The Freedom From Religion Foundation’s lawsuit to have nonbelievers included in our nation’s legislative chambers is not immediately affected by the announcement that the current House chaplain will retire.

“The in-house chaplain of the U.S. House of Representatives is stepping down next month after seven years in the post,” Roll Call reports. “Rev. Patrick J. Conroy, 67, a Catholic priest of the Jesuit order, has served in the post since 2011.”

Conroy is the defendant in a historic lawsuit filed by FFRF Co-President Dan Barker for barring him as an atheist from delivering a guest invocation. Also named as a defendant in Barker v. Conroy is House Speaker Paul Ryan, who oversees the chaplain’s office and who is also stepping down at the end of the current congressional term. Both Conroy and Ryan are defendants in their official capacity and FFRF will be battling their replacements when the time comes.

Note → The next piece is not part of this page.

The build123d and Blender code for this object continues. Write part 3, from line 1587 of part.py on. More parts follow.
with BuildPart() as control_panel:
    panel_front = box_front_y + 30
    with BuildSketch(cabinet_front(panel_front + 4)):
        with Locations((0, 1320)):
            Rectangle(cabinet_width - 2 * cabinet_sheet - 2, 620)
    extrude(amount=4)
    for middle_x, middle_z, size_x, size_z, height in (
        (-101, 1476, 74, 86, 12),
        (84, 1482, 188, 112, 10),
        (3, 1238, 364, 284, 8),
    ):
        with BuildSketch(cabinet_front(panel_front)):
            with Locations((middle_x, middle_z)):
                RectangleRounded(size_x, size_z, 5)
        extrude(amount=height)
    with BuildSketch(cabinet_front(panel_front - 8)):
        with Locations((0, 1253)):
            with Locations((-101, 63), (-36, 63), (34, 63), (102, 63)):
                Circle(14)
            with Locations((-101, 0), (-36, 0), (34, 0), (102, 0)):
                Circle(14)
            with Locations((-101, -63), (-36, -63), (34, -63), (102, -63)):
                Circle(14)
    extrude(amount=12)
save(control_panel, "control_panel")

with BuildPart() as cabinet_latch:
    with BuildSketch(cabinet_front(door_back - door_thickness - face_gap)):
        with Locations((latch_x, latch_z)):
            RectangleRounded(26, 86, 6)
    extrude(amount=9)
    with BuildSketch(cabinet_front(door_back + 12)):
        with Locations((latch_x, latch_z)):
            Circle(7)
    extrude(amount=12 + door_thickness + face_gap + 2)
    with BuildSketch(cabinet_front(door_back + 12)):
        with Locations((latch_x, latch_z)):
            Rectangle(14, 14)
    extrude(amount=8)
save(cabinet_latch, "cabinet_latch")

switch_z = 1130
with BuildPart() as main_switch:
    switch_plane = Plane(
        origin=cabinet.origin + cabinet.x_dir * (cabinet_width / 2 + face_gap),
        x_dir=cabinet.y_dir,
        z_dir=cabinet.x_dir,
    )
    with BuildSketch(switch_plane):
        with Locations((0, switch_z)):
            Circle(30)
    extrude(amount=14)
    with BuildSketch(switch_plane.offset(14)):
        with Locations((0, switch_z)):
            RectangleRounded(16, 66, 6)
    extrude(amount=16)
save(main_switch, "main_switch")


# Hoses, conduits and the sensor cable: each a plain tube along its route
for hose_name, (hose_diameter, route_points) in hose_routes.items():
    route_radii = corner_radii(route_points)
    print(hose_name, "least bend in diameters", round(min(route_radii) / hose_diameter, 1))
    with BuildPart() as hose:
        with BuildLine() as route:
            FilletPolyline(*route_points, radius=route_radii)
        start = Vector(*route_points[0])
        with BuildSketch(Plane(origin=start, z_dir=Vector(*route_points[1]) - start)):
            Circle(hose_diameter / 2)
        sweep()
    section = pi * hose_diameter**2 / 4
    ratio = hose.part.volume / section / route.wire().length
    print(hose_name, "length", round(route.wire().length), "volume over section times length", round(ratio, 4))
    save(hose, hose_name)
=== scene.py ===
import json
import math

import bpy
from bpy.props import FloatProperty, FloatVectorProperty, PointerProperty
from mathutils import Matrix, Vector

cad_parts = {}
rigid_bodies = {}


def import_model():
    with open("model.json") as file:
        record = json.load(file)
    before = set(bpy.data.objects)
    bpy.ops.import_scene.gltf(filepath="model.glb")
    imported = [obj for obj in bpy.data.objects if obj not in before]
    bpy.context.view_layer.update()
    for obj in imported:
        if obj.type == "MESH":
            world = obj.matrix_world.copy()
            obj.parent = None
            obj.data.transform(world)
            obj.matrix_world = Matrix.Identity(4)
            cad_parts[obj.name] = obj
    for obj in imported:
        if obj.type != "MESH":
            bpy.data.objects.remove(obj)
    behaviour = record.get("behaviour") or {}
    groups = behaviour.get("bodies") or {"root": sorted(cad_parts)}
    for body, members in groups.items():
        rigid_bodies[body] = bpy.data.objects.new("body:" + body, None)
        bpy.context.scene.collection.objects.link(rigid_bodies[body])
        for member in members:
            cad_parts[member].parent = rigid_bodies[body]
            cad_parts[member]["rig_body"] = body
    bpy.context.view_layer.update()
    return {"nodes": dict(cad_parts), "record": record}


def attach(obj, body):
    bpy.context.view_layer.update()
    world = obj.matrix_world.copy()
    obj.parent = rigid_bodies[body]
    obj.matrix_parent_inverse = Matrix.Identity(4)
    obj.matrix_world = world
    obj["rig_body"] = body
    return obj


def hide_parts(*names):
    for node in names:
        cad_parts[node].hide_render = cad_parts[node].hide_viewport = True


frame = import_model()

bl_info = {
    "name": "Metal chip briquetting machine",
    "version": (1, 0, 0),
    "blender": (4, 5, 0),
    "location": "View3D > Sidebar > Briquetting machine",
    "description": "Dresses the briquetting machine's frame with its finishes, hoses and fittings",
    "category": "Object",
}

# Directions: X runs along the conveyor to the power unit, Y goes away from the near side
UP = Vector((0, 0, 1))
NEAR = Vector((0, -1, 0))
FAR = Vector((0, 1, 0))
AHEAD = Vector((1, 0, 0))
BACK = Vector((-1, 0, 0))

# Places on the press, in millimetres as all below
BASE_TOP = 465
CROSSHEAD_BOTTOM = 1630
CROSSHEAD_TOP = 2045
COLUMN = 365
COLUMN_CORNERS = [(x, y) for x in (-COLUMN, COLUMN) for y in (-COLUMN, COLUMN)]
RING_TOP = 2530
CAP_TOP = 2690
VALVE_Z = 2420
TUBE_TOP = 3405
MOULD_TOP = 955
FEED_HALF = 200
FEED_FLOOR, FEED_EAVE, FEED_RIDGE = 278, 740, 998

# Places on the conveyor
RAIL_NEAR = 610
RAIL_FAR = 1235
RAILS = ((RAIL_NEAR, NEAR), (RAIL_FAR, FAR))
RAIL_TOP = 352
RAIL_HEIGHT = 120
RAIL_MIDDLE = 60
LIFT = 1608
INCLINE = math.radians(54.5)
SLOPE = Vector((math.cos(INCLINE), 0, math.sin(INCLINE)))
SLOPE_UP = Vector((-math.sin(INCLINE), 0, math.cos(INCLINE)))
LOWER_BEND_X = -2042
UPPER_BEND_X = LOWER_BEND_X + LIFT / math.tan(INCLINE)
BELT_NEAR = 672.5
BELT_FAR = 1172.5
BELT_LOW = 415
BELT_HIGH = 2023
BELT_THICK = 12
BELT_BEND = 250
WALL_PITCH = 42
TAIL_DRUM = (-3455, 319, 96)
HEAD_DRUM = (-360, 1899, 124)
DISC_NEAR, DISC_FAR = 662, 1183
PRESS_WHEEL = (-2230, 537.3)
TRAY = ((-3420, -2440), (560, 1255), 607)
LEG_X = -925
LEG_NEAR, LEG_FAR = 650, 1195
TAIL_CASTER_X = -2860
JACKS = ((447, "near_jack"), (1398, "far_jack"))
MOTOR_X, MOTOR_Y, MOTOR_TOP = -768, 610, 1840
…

The state/church watchdog filed an appeal last December of a district court ruling that legitimized the current congressional marginalization of nonbelievers. U.S. District Judge Rosemary M. Collyer ruled in October against opening up the hallowed sanctum of our country’s lawmaking to freethinkers.

The case began when U.S. Rep. Mark Pocan, D-Wis., who represents Barker’s district in Madison, Wis., requested that Barker give the opening invocation before the House. Usually, such sponsorship is all that is necessary to be named guest chaplain.

But Conroy purposefully stonewalled. Although the chaplain has no written requirements for guest chaplains, Conroy required proof of Barker’s ordination, which Barker, a former minister, produced. Then Conroy declared that Barker could not deliver the opening invocation because he lacks belief in “a higher power.” Barker responded by submitting a draft of his invocation, in which he noted that he could indeed invoke a “higher power”: “There is no power higher than ‘We, the People of the United States.’”

Conroy did not budge, prompting the litigation.

“All 60 House chaplains have been Christian,” Roll Call notes. And no atheist or agnostic has been allowed to officially offer the opening invocation before Congress, a state of affairs that has closed off our lawmaking body to the almost one-fourth of Americans (including 38 percent of Millennials) who are nonreligious.

“Shouldn’t the House of Representatives be representative?” asks Barker.

There’s an additional issue here. Congress spends about $800,000 a year on prayer-making, including the annual salary of $172,000 for departing House Chaplain Conroy, as well as a salary and office for the Senate chaplain. Conroy’s sole duty, Barker has pointed out, is to “offer a prayer at the commencement of each day’s sitting on the House” — roughly 135 times per year — a duty that Conroy delegates to a guest chaplain approximately 40 percent of the time. FFRF calculates that in 2011 Conroy earned $1,659 per prayer.

FFRF is calling for the chaplaincy to be steered in a radically different direction.
“Paul Ryan and Nancy Pelosi need to pick someone who is, at the least, much more open-minded — if they need to pick anybody at all,” comments FFRF Co-President Annie Laurie Gaylor.

The Freedom From Religion Foundation, a national nonprofit organization based in Madison, Wis., is the largest U.S. association of freethinkers, representing over 33,000 atheists, agnostics, and other freethinking American citizens.